Ils sont trois aux commandes de cette embarcation légère (13 x 18, moins de cent pages) et parlent d’une même voix dans leur « édito sur chaise longue ». Voici ce que nous disent les capitaines Clara Nizard, Léon Pradeau et Tancrède Rivière à propos de leur frêle esquif lancé sur les eaux : « La toute nouvelle revue que vous tenez entre les mains tire son nom de la Compagnie Transatlantique, une entreprise de paquebots touristiques du siècle dernier. Mais nous héritons aussi du titre et du sujet d’un livre récent de la critique et traductrice Abigail Lang, La Conversation transatlantique (2021). C’est dans le sillage de l’histoire retracée par Lang que Transat’ [surtout ne pas oublier l’apostrophe qui signale l’apocope ; c’est moi qui souligne] s’inscrit, en voulant présenter la poésie qui s’écrit en France, et en Francophonie, comme indissociable de celle qui s’écrit en Amérique du Nord, et réciproquement. » Voilà le pourquoi du comment de cette revue à bord de laquelle on peut maintenant embarquer. Ah non, encore un mot : recherches faites sur internet par curiosité, on s’est rendu compte que le logo de cette charmante revue s’inspire de celui de ladite compagnie maritime ; le clin d’œil méritait d’être souligné…
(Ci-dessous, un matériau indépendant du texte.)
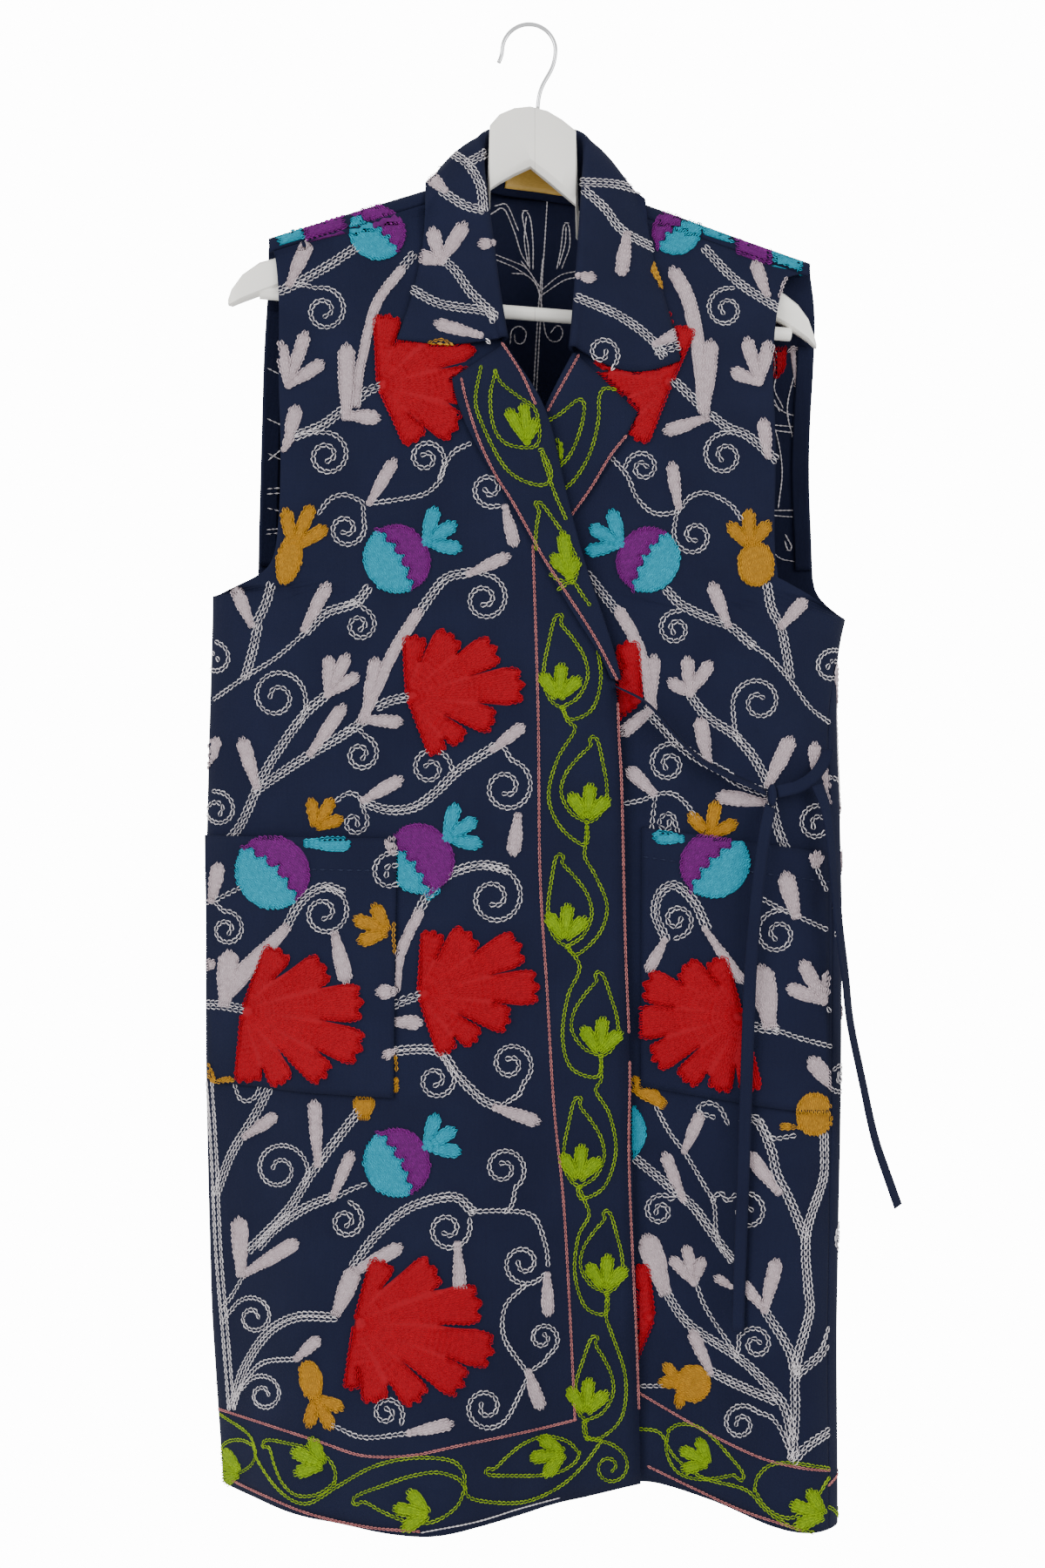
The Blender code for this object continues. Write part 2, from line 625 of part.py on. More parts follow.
for existing in list(bpy.data.objects):
    bpy.data.objects.remove(existing, do_unlink=True)

NAVY = material("navy_cotton", (0.018, 0.026, 0.066), 0.85)
NAVY_TIE = material("navy_cotton_tie", (0.016, 0.022, 0.056), 0.85)
LABEL_YELLOW = material("label_satin", (0.60, 0.38, 0.08), 0.6)
WHITE_WOOD = material("white_lacquered_wood", (0.80, 0.78, 0.74), 0.35)
CHROME = material("chrome", (0.75, 0.76, 0.78), 0.15, 1.0)

BODY_ROWS = [(height, height) for height in BODY_HEIGHTS]
# columns crowd towards the side, which is the sharpest bend
FRONT_COLUMNS = 1.0 - (1.0 - np.linspace(0.0, 1.0, 16)) ** 0.85

over_front = front_surface(
    BODY_ROWS + list(LEFT_FRONT_ROWS) + [(-0.1830, -0.1305)],
    FRONT_ARMHOLE_LEFT, OVER_EDGE, left_seam_angle, no_tuck,
)
over_rows = np.linspace(0.0, 1.0, len(BODY_ROWS) + len(LEFT_FRONT_ROWS) + 1)
cloth("front_over", over_front, FRONT_COLUMNS, over_rows, CLOTH, NAVY)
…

Transat’ n’est pas une publication bilingue ; plutôt « faite en deux langues », précise son trio de timoniers, ce qui n’est pas exactement pareil. Cela signifie tout simplement que les contributions, une quinzaine au total, ne sont pas présentées dans les deux langues. Au lecteur de faire l’effort, s’il n’est pas parfaitement bilingue, de s’acclimater. Si un fil conducteur devait être tiré de cet ensemble de propositions très variées dans la forme et le ton, ce serait probablement celui d’une incertitude partagée. Qui parfois flirte avec une sorte d’inquiétude. Confusément, on sent en effet que les choses se donnent sans se donner vraiment, que les mots sont des tentatives d’approche, d’accroche, de telle ou telle réalité. On peut voir dans ces prises de parole, des tentations de faire autant que possible la transparence en soi ou de mettre le monde à distance (un monde toujours plus mondialisé, technicisé). Il peut y avoir ici et là de la légèreté mais elle est vite évacuée ou tenue en laisse. « Catalogue d’affects », titre du poème de Michael Davidson, conviendrait assez bien pour caractériser le tout.
Tantôt tournée vers l’intérieur (introspection), tantôt vers le dehors (sociabilité), l’écriture nous apparaît ainsi comme une caméra en mouvement, qui glisse sur les rails d’une inspiration instable, « dans les coulisses du monde » (Lara Well) : « poème est travelling », dit d’ailleurs Clara Nizard. « La poésie est là pour rémunérer le défaut des langues », rappelle pour sa part Léo Dekowski en écho à la célèbre formule mallarméenne. On pourrait dire aussi, en jouant sur ces derniers mots, que la poésie est là pour énumérer les situations de la langue prise en défaut – d’efficience, d’insouciance, etc. Les unes (Francesca Kritikos, Sandra Moussempès, Catherine Taylor…) et les autres (James Garwood-Cole, Maxwell Gontarek, Ben Lerner…) cherchent à (s’)ouvrir des perspectives, trouver des échappatoires, tracer des voies parallèles. Toutes choses qui servent sinon à se réinventer, du moins à retrouver une certaine souveraineté sur soi. Béquilles ou balises, l’équipage de cette première Transat’ invoque les mânes de quelques grands anciens, d’Héraclite à Dali et Derrida, de Sisyphe à Cocteau et Klossowski, en passant par Barthes, Dickens, Kipling, Saussure, Einstein et même Mastroianni ou encore… Dumbledore. Aucun n’est un passager clandestin, tous ces invités de marque voyagent en règle et profitent de cette croisière franco-américaine qui fera escale, pour son deuxième numéro, du côté de Chicago.